| Set problem |
Please repeat all of the lines that follow, exactly as written.

>> begin Data segment

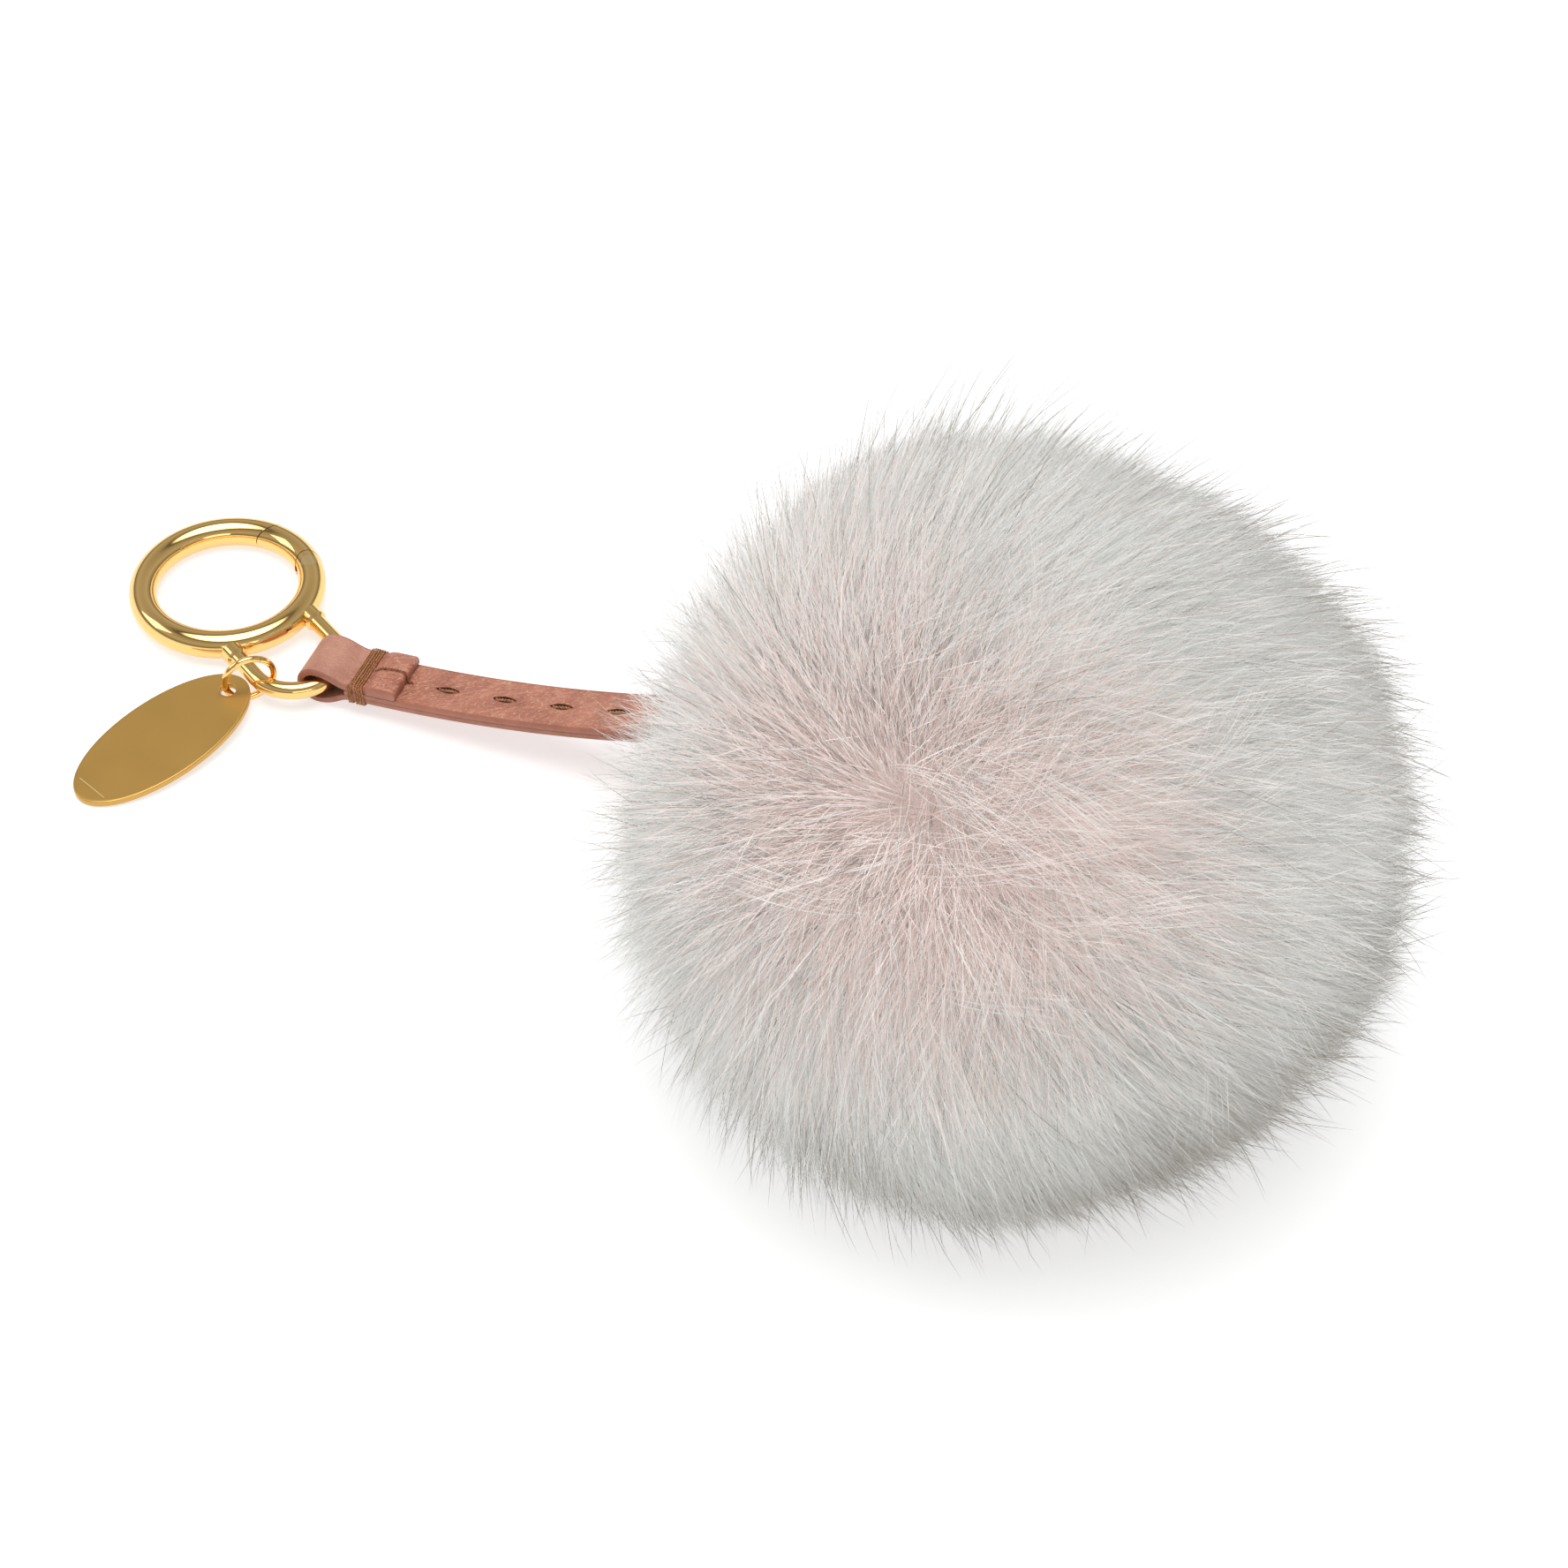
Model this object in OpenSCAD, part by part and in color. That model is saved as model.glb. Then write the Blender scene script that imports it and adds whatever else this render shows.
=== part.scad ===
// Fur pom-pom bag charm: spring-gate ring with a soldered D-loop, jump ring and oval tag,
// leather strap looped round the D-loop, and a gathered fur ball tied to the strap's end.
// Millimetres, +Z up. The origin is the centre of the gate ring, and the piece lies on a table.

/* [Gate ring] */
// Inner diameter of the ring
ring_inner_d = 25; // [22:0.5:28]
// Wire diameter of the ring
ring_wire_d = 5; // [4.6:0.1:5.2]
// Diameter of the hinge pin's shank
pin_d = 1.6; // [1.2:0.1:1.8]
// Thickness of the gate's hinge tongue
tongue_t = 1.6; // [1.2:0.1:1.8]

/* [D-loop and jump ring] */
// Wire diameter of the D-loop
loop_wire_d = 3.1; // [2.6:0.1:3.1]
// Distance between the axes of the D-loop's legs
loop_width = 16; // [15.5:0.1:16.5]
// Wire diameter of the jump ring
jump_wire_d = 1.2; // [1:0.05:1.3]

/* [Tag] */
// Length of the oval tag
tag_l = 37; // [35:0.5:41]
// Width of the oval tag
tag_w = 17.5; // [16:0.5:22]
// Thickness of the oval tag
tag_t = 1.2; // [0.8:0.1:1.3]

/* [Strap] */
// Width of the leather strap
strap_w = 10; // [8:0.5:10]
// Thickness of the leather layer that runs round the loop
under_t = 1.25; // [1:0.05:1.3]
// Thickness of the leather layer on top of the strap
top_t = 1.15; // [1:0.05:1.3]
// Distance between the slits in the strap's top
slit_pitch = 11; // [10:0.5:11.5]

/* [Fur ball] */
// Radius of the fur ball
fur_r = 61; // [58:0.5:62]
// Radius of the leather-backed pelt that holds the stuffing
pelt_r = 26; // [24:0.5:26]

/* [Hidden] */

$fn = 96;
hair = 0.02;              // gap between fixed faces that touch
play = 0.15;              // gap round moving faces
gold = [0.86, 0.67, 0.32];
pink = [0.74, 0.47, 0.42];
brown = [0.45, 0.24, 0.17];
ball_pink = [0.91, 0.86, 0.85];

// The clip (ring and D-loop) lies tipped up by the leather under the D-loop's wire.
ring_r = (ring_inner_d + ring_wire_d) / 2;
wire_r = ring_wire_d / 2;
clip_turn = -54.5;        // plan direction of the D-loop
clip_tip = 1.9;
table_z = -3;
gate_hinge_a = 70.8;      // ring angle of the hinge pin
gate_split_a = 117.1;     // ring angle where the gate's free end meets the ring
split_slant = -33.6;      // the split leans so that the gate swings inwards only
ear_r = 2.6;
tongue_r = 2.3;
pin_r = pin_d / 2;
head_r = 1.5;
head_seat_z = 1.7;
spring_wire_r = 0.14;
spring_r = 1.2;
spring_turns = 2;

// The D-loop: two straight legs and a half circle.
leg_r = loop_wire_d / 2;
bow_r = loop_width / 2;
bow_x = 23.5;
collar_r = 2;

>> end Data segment

| Finished task |
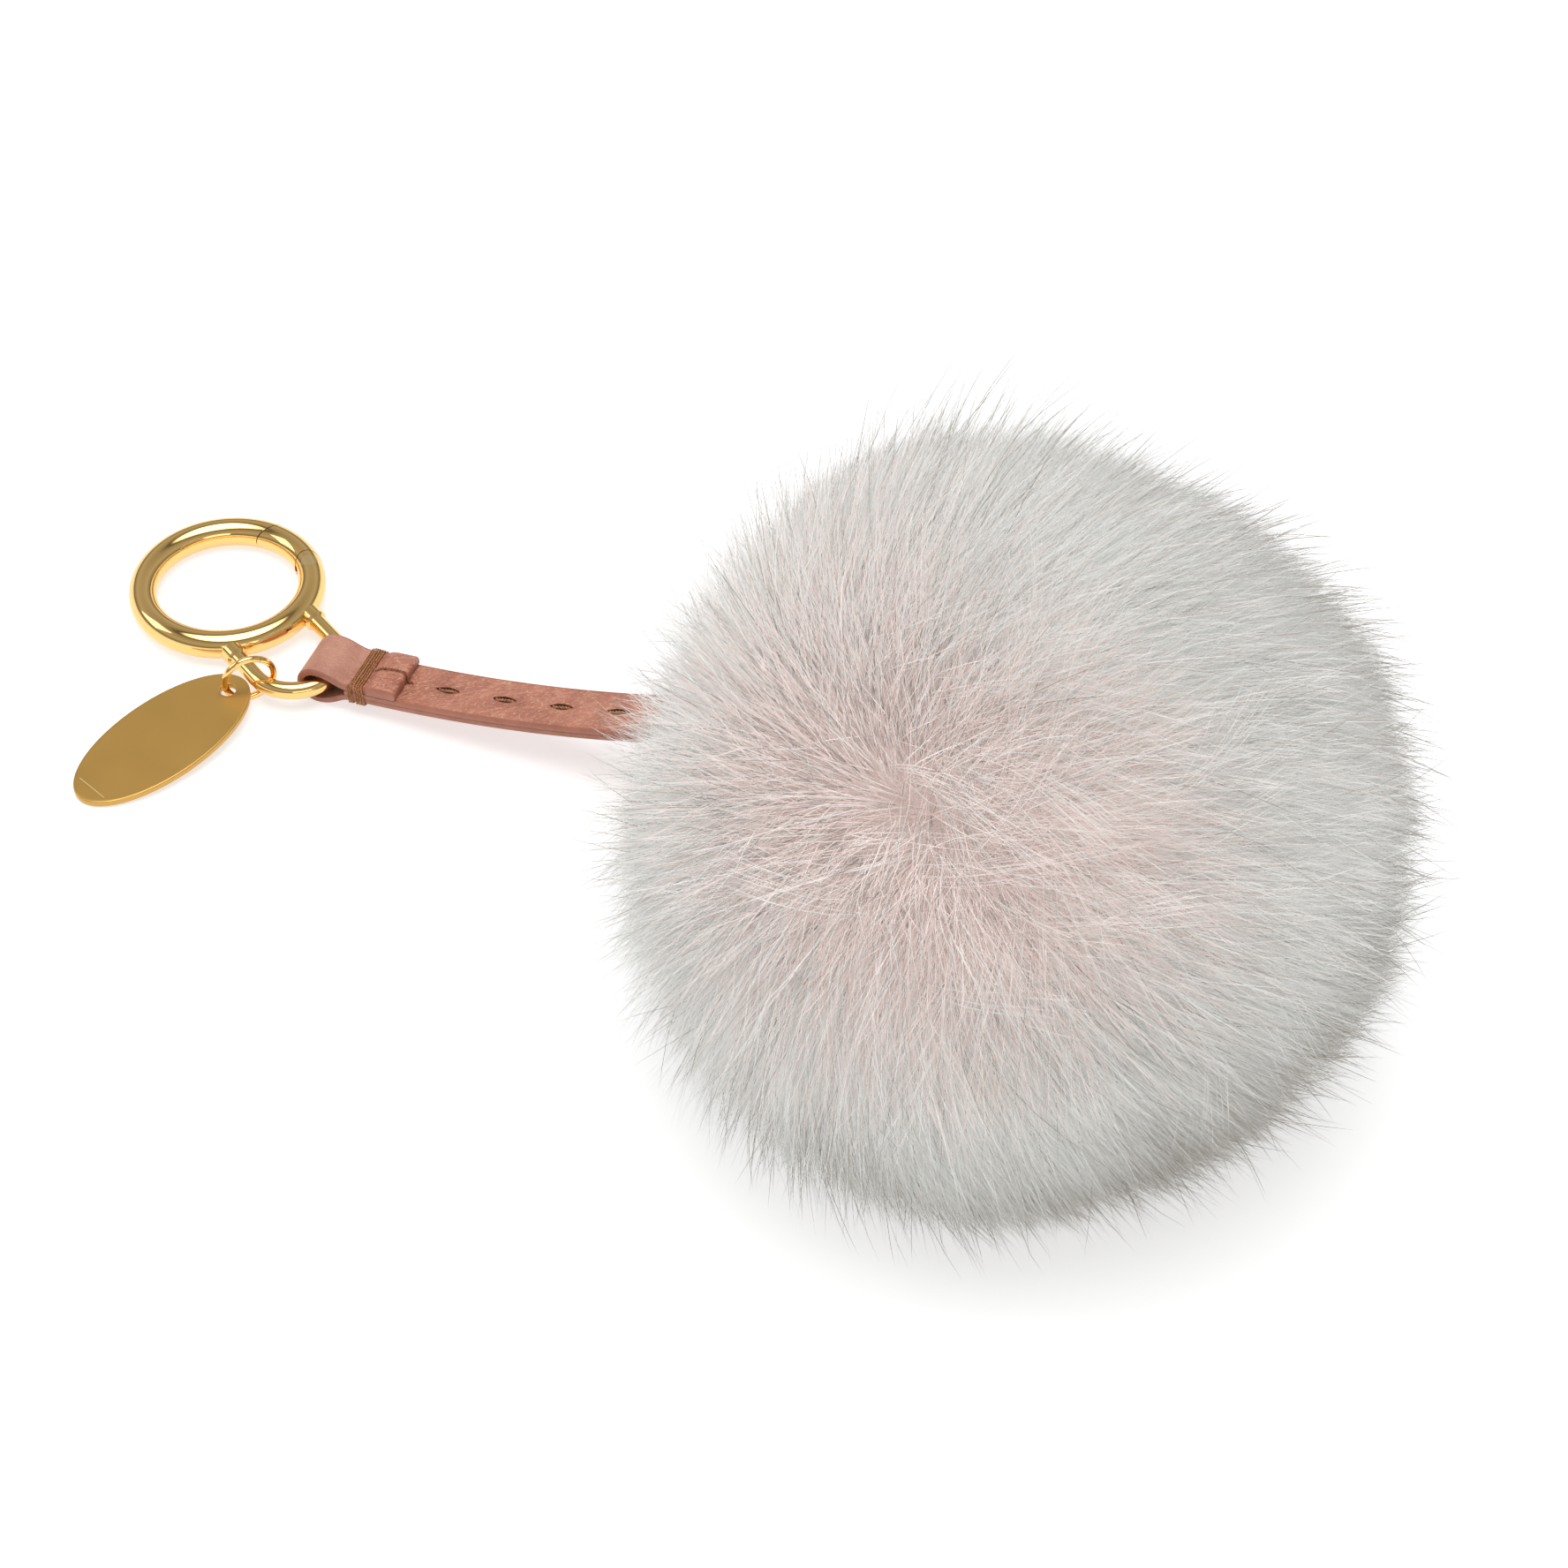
Model this object in OpenSCAD, part by part and in color. That model is saved as model.glb. Then write the Blender scene script that imports it and adds whatever else this render shows.
=== part.scad ===
// Fur pom-pom bag charm: spring-gate ring with a soldered D-loop, jump ring and oval tag,
// leather strap looped round the D-loop, and a gathered fur ball tied to the strap's end.
// Millimetres, +Z up. The origin is the centre of the gate ring, and the piece lies on a table.

/* [Gate ring] */
// Inner diameter of the ring
ring_inner_d = 25; // [22:0.5:28]
// Wire diameter of the ring
ring_wire_d = 5; // [4.6:0.1:5.2]
// Diameter of the hinge pin's shank
pin_d = 1.6; // [1.2:0.1:1.8]
// Thickness of the gate's hinge tongue
tongue_t = 1.6; // [1.2:0.1:1.8]

/* [D-loop and jump ring] */
// Wire diameter of the D-loop
loop_wire_d = 3.1; // [2.6:0.1:3.1]
// Distance between the axes of the D-loop's legs
loop_width = 16; // [15.5:0.1:16.5]
// Wire diameter of the jump ring
jump_wire_d = 1.2; // [1:0.05:1.3]

/* [Tag] */
// Length of the oval tag
tag_l = 37; // [35:0.5:41]
// Width of the oval tag
tag_w = 17.5; // [16:0.5:22]
// Thickness of the oval tag
tag_t = 1.2; // [0.8:0.1:1.3]

/* [Strap] */
// Width of the leather strap
strap_w = 10; // [8:0.5:10]
// Thickness of the leather layer that runs round the loop
under_t = 1.25; // [1:0.05:1.3]
// Thickness of the leather layer on top of the strap
top_t = 1.15; // [1:0.05:1.3]
// Distance between the slits in the strap's top
slit_pitch = 11; // [10:0.5:11.5]

/* [Fur ball] */
// Radius of the fur ball
fur_r = 61; // [58:0.5:62]
// Radius of the leather-backed pelt that holds the stuffing
pelt_r = 26; // [24:0.5:26]

/* [Hidden] */

$fn = 96;
hair = 0.02;              // gap between fixed faces that touch
play = 0.15;              // gap round moving faces
gold = [0.86, 0.67, 0.32];
pink = [0.74, 0.47, 0.42];
brown = [0.45, 0.24, 0.17];
ball_pink = [0.91, 0.86, 0.85];

// The clip (ring and D-loop) lies tipped up by the leather under the D-loop's wire.
ring_r = (ring_inner_d + ring_wire_d) / 2;
wire_r = ring_wire_d / 2;
clip_turn = -54.5;        // plan direction of the D-loop
clip_tip = 1.9;
table_z = -3;
gate_hinge_a = 70.8;      // ring angle of the hinge pin
gate_split_a = 117.1;     // ring angle where the gate's free end meets the ring
split_slant = -33.6;      // the split leans so that the gate swings inwards only
ear_r = 2.6;
tongue_r = 2.3;
pin_r = pin_d / 2;
head_r = 1.5;
head_seat_z = 1.7;
spring_wire_r = 0.14;
spring_r = 1.2;
spring_turns = 2;

// The D-loop: two straight legs and a half circle.
leg_r = loop_wire_d / 2;
bow_r = loop_width / 2;
bow_x = 23.5;
collar_r = 2;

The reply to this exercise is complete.